If it's not in anyone's interest, then why are they doing it?

We are collectively giving them a lot of money and, in my opinion, they are being reckless with spending and expansion. What good is safeguarding US chip manufacturing if they over extend their position and get burned in the US or elsewhere.
The reason Intel is saying it wants to build fab "shells" is exactly so that it doesn't have an over-capacity situation. This is showing the tension between company's interests and national interests, because it would take years to buy and setup operations in these fabs since it takes ASML a long time to build fab equipment and their order queue would be quite big if/when TSMC's Taiwan operations look to be in imminent threat. That's why we can't really have a comparable domestic fab capacity without further subsidies for fallow fabs, analogous to how the government underwrites farmers, to keep them solvent when food prices drop too low.

The government giving any money to any industry is by definition corporate welfare regardless if they get something out of it later. It can be called whatever by whoever, money given by the government is welfare by another name when its convenient.
It's not welfare because it's transactional. Intel doesn't get the money just for being Intel, they get it because they agree to do something with it that is beyond what they'd have done without it.

Reducing their dividend payout, in my opinion, was not obvious given their historical precedent of not doing so regardless of their immediate financial need for more money for whatever the reason.
We've had historically low interest rates for most of that time.
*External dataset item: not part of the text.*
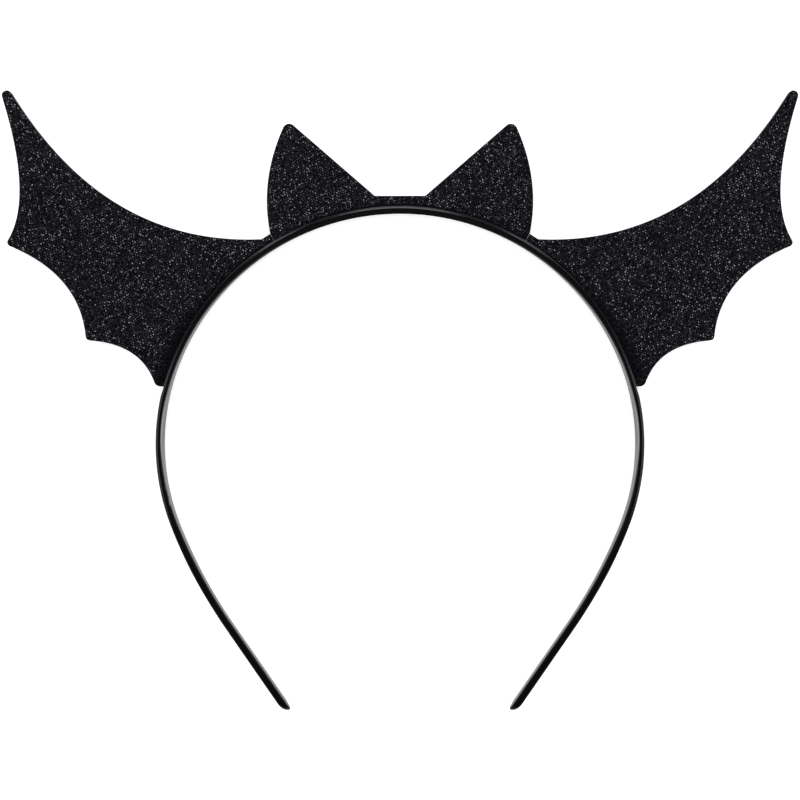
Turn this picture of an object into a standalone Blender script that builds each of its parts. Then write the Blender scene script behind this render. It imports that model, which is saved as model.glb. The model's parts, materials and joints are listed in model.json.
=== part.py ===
"""Bat headband: a glossy plastic Alice band with stiff glitter bat ears and wings.

It lies flat on its back edge, the way it is put down on a table: +Z is the band's depth, +X is the
wearer's side to side and +Y points from the tips to the crown and the ears. Sizes are in metres.

Every piece is drawn from the band's inner face. A place on the band is a distance along that face from
the middle of the crown, and an offset outwards from it, so the panels follow the band when it changes.
"""

import math

import bmesh
import bpy
from mathutils import Vector

# The band's inner face, from the middle of the crown to a tip: three tangent arcs and a straight leg
CROWN_RADIUS = 0.0663
CROWN_TURN = math.radians(68.3)
SIDE_RADIUS = 0.0608
SIDE_TURN = math.radians(43.5)
TEMPLE_RADIUS = 0.139
TEMPLE_TURN = math.radians(12.9)
LEG_LENGTH = 0.0286

# The band's section: its width is its depth when worn, front to back
BAND_WIDTH = 0.008
BAND_THICKNESS = 0.0012
LEG_WIDTH = 0.0055
LEG_THICKNESS = 0.00165
TAPER_LENGTH = 0.060
EDGE_RADIUS = 0.00035
TIP_LENGTH = 0.0033

# The glitter panels, which stand on the band's outer face
PANEL_THICKNESS = 0.002
PANEL_GAP = 0.0003
EARS_BASE = 0.0715
WING_BASE = 0.0507
STRIP_HEIGHT = 0.0026
STRIP_LENGTH = 0.0026

# The ears: the notch between them is cut down to the bridge
BRIDGE_HEIGHT = 0.0032
NOTCH_WIDTH = 0.0140
EAR_HEIGHT = 0.0200
EAR_SPREAD = 0.0615
EAR_TIP_RADIUS = 0.0018
EAR_PULL = (0.152, 0.735)

# The wings, from the lower end of their base: how far out and how far up the upper point reaches
WING_SPAN = 0.0451
WING_RISE = 0.0821
WING_TIP_RADIUS = 0.0014
WING_POINT_RADIUS = 0.0012
WING_LOBE_RADIUS = 0.0018

# Each row is a round point of the wing and the curved edge that leads to it from the point before.
# Columns: name, centre out and up, then the place that pulls the edge, out and up. Out is a share of
# WING_SPAN and up is a share of WING_RISE.
WING_POINTS = (
    ("upper_point", 0.968, 0.983, 0.360, 0.474),
    ("outer_point", 0.938, 0.487, 0.803, 0.637),
    ("lower_point", 0.457, 0.170, 0.520, 0.377),
    ("lobe", 0.018, 0.022, 0.144, 0.143),
)

# How finely round shapes are cut into flats
ARC_STEP = math.radians(2.5)
LEG_STEP = 0.009
EDGE_STEPS = 14
POINT_STEPS = 6
CORNER_STEPS = 2
TIP_STEPS = 6
# What is left of the section at the very end of a tip, so that the end stays a small flat
TIP_END_THICKNESS = 0.24
TIP_END_WIDTH = 0.44

# Linear colour, roughness and metallic value of each material
FINISHES = {
    "black_plastic": ((0.012, 0.012, 0.013), 0.22, 0.0),
    "black_glitter": ((0.014, 0.014, 0.018), 0.55, 0.0),
}

ARCS = ((CROWN_RADIUS, CROWN_TURN), (SIDE_RADIUS, SIDE_TURN), (TEMPLE_RADIUS, TEMPLE_TURN))
LEG_START = sum(radius * turn for radius, turn in ARCS)
BAND_LENGTH = LEG_START + LEG_LENGTH
WIDEST_AT = CROWN_RADIUS * CROWN_TURN + SIDE_RADIUS * (math.pi / 2 - CROWN_TURN)
MID_DEPTH = BAND_WIDTH / 2
SEAM_AT = EARS_BASE / 2
WING_ROOT_AT = SEAM_AT + WING_BASE


def inner_face(distance):
    """Point of the inner face and the outward direction there, for a distance from the crown."""
    point = Vector((0.0, 0.0))
    heading = 0.0
    for radius, turn in ARCS:
        part = min(distance / radius, turn)
        centre = point - radius * Vector((math.sin(heading), math.cos(heading)))
        heading += part
        point = centre + radius * Vector((math.sin(heading), math.cos(heading)))
        distance -= part * radius
        if distance <= 0.0:
            break
    point += max(distance, 0.0) * Vector((math.cos(heading), -math.sin(heading)))
    return point, Vector((math.sin(heading), math.cos(heading)))


def taper(distance):
    """Share of the change from crown to leg, eased in from the widest place of the band."""
    share = min(max((distance - WIDEST_AT) / TAPER_LENGTH, 0.0), 1.0)
    return share * share * (3.0 - 2.0 * share)


def band_thickness(distance):
    """Thickness of the band before its tip is rounded."""
    return BAND_THICKNESS + (LEG_THICKNESS - BAND_THICKNESS) * taper(distance)


def band_width(distance):
    """Width of the band before its tip is rounded."""
    return BAND_WIDTH + (LEG_WIDTH - BAND_WIDTH) * taper(distance)


def beside_band(distance, height):
    """Point at a height above the outer face, at a distance along the band."""
    point, outward = inner_face(distance)
    return point + outward * (band_thickness(distance) + height)


def spaced(start, end, step):
    """Values from start to end, both included, no more than a step apart."""
    count = max(1, math.ceil(abs(end - start) / step - 1e-9))
    return [start + (end - start) * index / count for index in range(count + 1)]


def band_stations():
    """Distances at which the band has a section, closest where it bends and at its tip."""
    stations = [0.0]
    start = 0.0
    for radius, turn in ARCS:
        stations += spaced(start, start + radius * turn, radius * ARC_STEP)[1:]
        start += radius * turn
    tip_start = BAND_LENGTH - TIP_LENGTH
    stations += spaced(start, tip_start, LEG_STEP)[1:]
    for index in range(1, TIP_STEPS + 1):
        stations.append(tip_start + TIP_LENGTH * math.sin(math.pi / 2 * index / TIP_STEPS))
    return stations


def band_section(distance):
    """Corners of a rounded section: a list of (outward offset, depth) around it."""
    into_tip = max(0.0, (distance - (BAND_LENGTH - TIP_LENGTH)) / TIP_LENGTH)
    thickness = band_thickness(distance) * math.sqrt(1.0 - (1.0 - TIP_END_THICKNESS**2) * into_tip**2)
    width = band_width(distance) * math.sqrt(1.0 - (1.0 - TIP_END_WIDTH**2) * into_tip**2)
    radius = min(EDGE_RADIUS, 0.45 * thickness, 0.45 * width)
    corners = (
        (thickness - radius, width / 2 - radius, 0.0),
        (radius, width / 2 - radius, math.pi / 2),
        (radius, radius - width / 2, math.pi),
        (thickness - radius, radius - width / 2, 3 * math.pi / 2),
    )
    section = []
    for offset, depth, start in corners:
        for index in range(CORNER_STEPS + 1):
            angle = start + math.pi / 2 * index / CORNER_STEPS
            section.append((offset + radius * math.cos(angle), depth + radius * math.sin(angle)))
    return section


def tangent_point(centre, radius, place, side):
    """Where the line from a place touches a circle: side is +1 for its left, -1 for its right."""
    towards = place - centre
    along = radius * radius / towards.length_squared
    across = side * radius * math.sqrt(towards.length_squared - radius * radius) / towards.length_squared
    return centre + along * towards + across * Vector((-towards.y, towards.x))


def arc_points(centre, start, end):
    """Points round a circle from start to end, the shorter way."""
    first = start - centre
    sweep = math.atan2(end.y - centre.y, end.x - centre.x) - math.atan2(first.y, first.x)
    sweep = (sweep + math.pi) % (2.0 * math.pi) - math.pi
    points = []
    for index in range(POINT_STEPS + 1):
        angle = sweep * index / POINT_STEPS
        turned = Vector((
            first.x * math.cos(angle) - first.y * math.sin(angle),
            first.x * math.sin(angle) + first.y * math.cos(angle),
        ))
        points.append(centre + turned)
    return points


def pulled_edge(start, pull, end):
    """Points between the ends of an edge that leaves both ends towards the pulling place."""
    points = []
    for index in range(1, EDGE_STEPS):
        share = index / EDGE_STEPS
        points.append((1 - share) ** 2 * start + 2 * share * (1 - share) * pull + share**2 * end)
    return points


def seat_points(start, end):
    """Points just off the band's outer face, from one distance to another."""
    return [beside_band(distance, PANEL_GAP) for distance in spaced(start, end, CROWN_RADIUS * ARC_STEP)]


def mirrored(points):
    """The same outline on the other side of the middle, in the order that keeps it turning one way."""
    return [Vector((-point.x, point.y)) for point in reversed(points)]


def ears_outline():
    """Both ears and the bridge between them, round the right ear and then the left."""
    end_at = SEAM_AT - PANEL_GAP / 2
    bridge_top = BAND_THICKNESS + BRIDGE_HEIGHT
    notch = Vector((NOTCH_WIDTH / 2, bridge_top))
    tip = Vector((EAR_SPREAD / 2, bridge_top + EAR_HEIGHT - EAR_TIP_RADIUS))
    foot = beside_band(end_at, STRIP_HEIGHT)
    pull = foot + EAR_HEIGHT * Vector(EAR_PULL)
    inner = tangent_point(tip, EAR_TIP_RADIUS, notch, -1)
    outer = tangent_point(tip, EAR_TIP_RADIUS, pull, 1)
    half = [notch] + arc_points(tip, inner, outer) + pulled_edge(outer, pull, foot) + [foot]
    half += seat_points(end_at, 0.0)
    return half + mirrored(half[:-1])


def wing_outline():
    """The right wing, from the seam over its points to its lower end and back along the band."""
    start_at = SEAM_AT + PANEL_GAP / 2
    root = beside_band(WING_ROOT_AT, PANEL_GAP)
    outline = [beside_band(start_at + share * STRIP_LENGTH, STRIP_HEIGHT) for share in (0.0, 0.5, 1.0)]
    start = outline[-1]
    radii = {"upper_point": WING_TIP_RADIUS, "lobe": WING_LOBE_RADIUS}
    rounds = []
    for name, out, up, pull_out, pull_up in WING_POINTS:
        centre = root + Vector((out * WING_SPAN, up * WING_RISE))
        pull = root + Vector((pull_out * WING_SPAN, pull_up * WING_RISE))
        rounds.append((centre, radii.get(name, WING_POINT_RADIUS), pull))
    for index, (centre, radius, pull) in enumerate(rounds):
        arrive = tangent_point(centre, radius, pull, -1)
        outline += pulled_edge(start, pull, arrive)
        if index + 1 < len(rounds):
            leave = tangent_point(centre, radius, rounds[index + 1][2], 1)
        else:
            leave = centre - Vector((0.0, radius))
        outline += arc_points(centre, arrive, leave)
        start = leave
    return outline + seat_points(WING_ROOT_AT, start_at)


def finish(name):
    """Material of a name in FINISHES."""
    colour, roughness, metallic = FINISHES[name]
    material = bpy.data.materials.new(name)
    material.use_nodes = True
    shader = material.node_tree.nodes["Principled BSDF"]
    shader.inputs["Base Color"].default_value = (*colour, 1.0)
    shader.inputs["Roughness"].default_value = roughness
    shader.inputs["Metallic"].default_value = metallic
    return material


def make_headband(collection, frame):
    """The band: half of it lofted through its sections, and mirrored."""
    mesh = bpy.data.meshes.new("headband")
    loft = bmesh.new()
    rings = []
    for distance in band_stations():
        point, outward = inner_face(distance)
        ring = []
        for offset, depth in band_section(distance):
            place = point + outward * offset
            ring.append(loft.verts.new((place.x, place.y, MID_DEPTH + depth)))
        rings.append(ring)
    for ring, following in zip(rings, rings[1:]):
        for index, vertex in enumerate(ring):
            before = index - 1
            loft.faces.new((ring[before], vertex, following[index], following[before]))
    loft.faces.new(rings[-1])
    bmesh.ops.recalc_face_normals(loft, faces=loft.faces)
    loft.to_mesh(mesh)
    loft.free()
    mesh.materials.append(finish("black_plastic"))
    mesh.shade_smooth()
    mesh.set_sharp_from_angle(angle=math.radians(40))
    band = bpy.data.objects.new("headband", mesh)
    mirror = band.modifiers.new("other_half", "MIRROR")
    mirror.merge_threshold = 0.00001
    collection.objects.link(band)
    band.parent = frame
    return band


def make_panel(name, outline, material, collection, frame):
    """A flat panel: its outline filled and given its thickness, at the middle of the band's depth."""
    curve = bpy.data.curves.new(name, "CURVE")
    curve.dimensions = "2D"
    curve.fill_mode = "BOTH"
    curve.extrude = PANEL_THICKNESS / 2
    spline = curve.splines.new("POLY")
    spline.points.add(len(outline) - 1)
    for control, place in zip(spline.points, outline):
        control.co = (place.x, place.y, 0.0, 1.0)
    spline.use_cyclic_u = True
    curve.materials.append(material)
    panel = bpy.data.objects.new(name, curve)
    panel.location.z = MID_DEPTH
    panel.parent = frame
    collection.objects.link(panel)
    return panel


def centre_on_origin(parts, frame):
    """Moves the frame so that the origin is below the middle of the whole."""
    bpy.context.view_layer.update()
    heights = []
    for part in parts:
        heights += [(part.matrix_world @ Vector(corner)).y for corner in part.bound_box]
    frame.location.y = -(min(heights) + max(heights)) / 2
    bpy.context.view_layer.update()


def main():
    """Builds the headband in a collection of its own."""
    for old in list(bpy.data.objects):
        bpy.data.objects.remove(old, do_unlink=True)
    collection = bpy.data.collections.new("bat_headband")
    bpy.context.scene.collection.children.link(collection)
    frame = bpy.data.objects.new("frame", None)
    collection.objects.link(frame)
    glitter = finish("black_glitter")
    wing = wing_outline()
    parts = [
        make_headband(collection, frame),
        make_panel("ears", ears_outline(), glitter, collection, frame),
        make_panel("wing_right", wing, glitter, collection, frame),
        make_panel("wing_left", mirrored(wing), glitter, collection, frame),
    ]
    centre_on_origin(parts, frame)


main()
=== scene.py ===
"""Bat headband: a glossy black plastic Alice band that carries bat ears and wings of stiff glitter board.

It lies flat on the back edge of its band. +Y points from the tips to the crown and the ears, +X across,
and +Z through the band's depth towards the viewer. Sizes are in metres.
"""

import json
import logging
import math
from dataclasses import dataclass, field
from enum import Enum

import bpy
import numpy as np
from bpy.types import Material, Node, NodeSocket, Object
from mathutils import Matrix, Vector
from mathutils.geometry import delaunay_2d_cdt

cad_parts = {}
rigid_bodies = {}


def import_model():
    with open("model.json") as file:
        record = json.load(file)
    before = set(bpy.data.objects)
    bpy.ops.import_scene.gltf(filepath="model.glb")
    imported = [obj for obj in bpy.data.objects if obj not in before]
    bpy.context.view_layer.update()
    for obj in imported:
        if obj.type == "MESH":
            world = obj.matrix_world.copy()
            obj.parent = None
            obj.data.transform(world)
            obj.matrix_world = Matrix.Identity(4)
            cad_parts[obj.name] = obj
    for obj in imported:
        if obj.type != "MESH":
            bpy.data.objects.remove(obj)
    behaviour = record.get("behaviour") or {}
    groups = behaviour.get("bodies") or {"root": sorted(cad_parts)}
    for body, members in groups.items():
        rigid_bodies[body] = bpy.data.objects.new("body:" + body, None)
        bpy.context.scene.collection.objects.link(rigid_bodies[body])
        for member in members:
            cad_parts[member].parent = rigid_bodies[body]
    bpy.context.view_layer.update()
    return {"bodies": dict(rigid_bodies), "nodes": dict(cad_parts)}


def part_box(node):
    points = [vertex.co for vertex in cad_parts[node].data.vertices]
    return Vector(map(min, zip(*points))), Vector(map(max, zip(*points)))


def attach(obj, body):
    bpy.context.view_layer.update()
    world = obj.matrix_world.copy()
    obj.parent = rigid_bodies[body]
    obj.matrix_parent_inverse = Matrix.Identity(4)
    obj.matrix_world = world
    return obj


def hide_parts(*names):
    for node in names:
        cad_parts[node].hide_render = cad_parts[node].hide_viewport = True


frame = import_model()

LOG = logging.getLogger("bat_headband")
SEED_STEP = 31
FIRST_SEED = 7
BODY = next(iter(frame["bodies"]))

Array = np.ndarray
Colour = tuple[float, float, float]
Pair = tuple[float, float]


class Side(Enum):
    """Which way a wing points: the sign of its X."""

    LEFT = -1
    RIGHT = 1


class Face(Enum):
    """Which face of a glitter board: the sign of its Z."""

    FRONT = 1
    BACK = -1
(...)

As others have mentioned, it would be costly for Intel to fund the needed investments by borrowing.

At the end of the day, it is still a smack in the face for investors.
Only the parasites that are all too happy to suck the lifeblood out of it. Anyone who's in it for the long term should trust what Intel's board & management have decided. They're not running a charity and are still taking actions they see as being in the best interest of investors (which, as I previously mentioned, include themselves). If I had some extra cash, I might even consider buying INTC.